Give back the entire listing verbatim.

::: Dataset extract

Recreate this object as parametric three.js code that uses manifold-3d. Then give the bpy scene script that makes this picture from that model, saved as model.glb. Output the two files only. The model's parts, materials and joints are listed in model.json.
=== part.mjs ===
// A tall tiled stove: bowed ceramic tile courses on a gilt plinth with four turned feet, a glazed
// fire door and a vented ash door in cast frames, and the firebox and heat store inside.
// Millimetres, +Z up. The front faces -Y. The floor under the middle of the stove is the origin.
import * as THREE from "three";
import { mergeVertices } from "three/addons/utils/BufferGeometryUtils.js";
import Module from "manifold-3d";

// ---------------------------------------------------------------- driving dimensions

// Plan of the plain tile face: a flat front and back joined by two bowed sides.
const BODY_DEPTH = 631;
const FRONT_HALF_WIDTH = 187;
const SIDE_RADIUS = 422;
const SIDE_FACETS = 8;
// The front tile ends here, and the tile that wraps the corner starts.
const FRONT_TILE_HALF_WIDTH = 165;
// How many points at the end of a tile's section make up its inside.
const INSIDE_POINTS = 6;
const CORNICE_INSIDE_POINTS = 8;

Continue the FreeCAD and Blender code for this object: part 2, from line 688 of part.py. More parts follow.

::::::

#### Correct output
Recreate this object as parametric three.js code that uses manifold-3d. Then give the bpy scene script that makes this picture from that model, saved as model.glb. Output the two files only. The model's parts, materials and joints are listed in model.json.
=== part.mjs ===
// A tall tiled stove: bowed ceramic tile courses on a gilt plinth with four turned feet, a glazed
// fire door and a vented ash door in cast frames, and the firebox and heat store inside.
// Millimetres, +Z up. The front faces -Y. The floor under the middle of the stove is the origin.
import * as THREE from "three";
import { mergeVertices } from "three/addons/utils/BufferGeometryUtils.js";
import Module from "manifold-3d";

// ---------------------------------------------------------------- driving dimensions

// Plan of the plain tile face: a flat front and back joined by two bowed sides.
const BODY_DEPTH = 631;
const FRONT_HALF_WIDTH = 187;
const SIDE_RADIUS = 422;
const SIDE_FACETS = 8;
// The front tile ends here, and the tile that wraps the corner starts.
const FRONT_TILE_HALF_WIDTH = 165;
// How many points at the end of a tile's section make up its inside.
const INSIDE_POINTS = 6;
const CORNICE_INSIDE_POINTS = 8;

Continue the FreeCAD and Blender code for this object: part 2, from line 688 of part.py. More parts follow.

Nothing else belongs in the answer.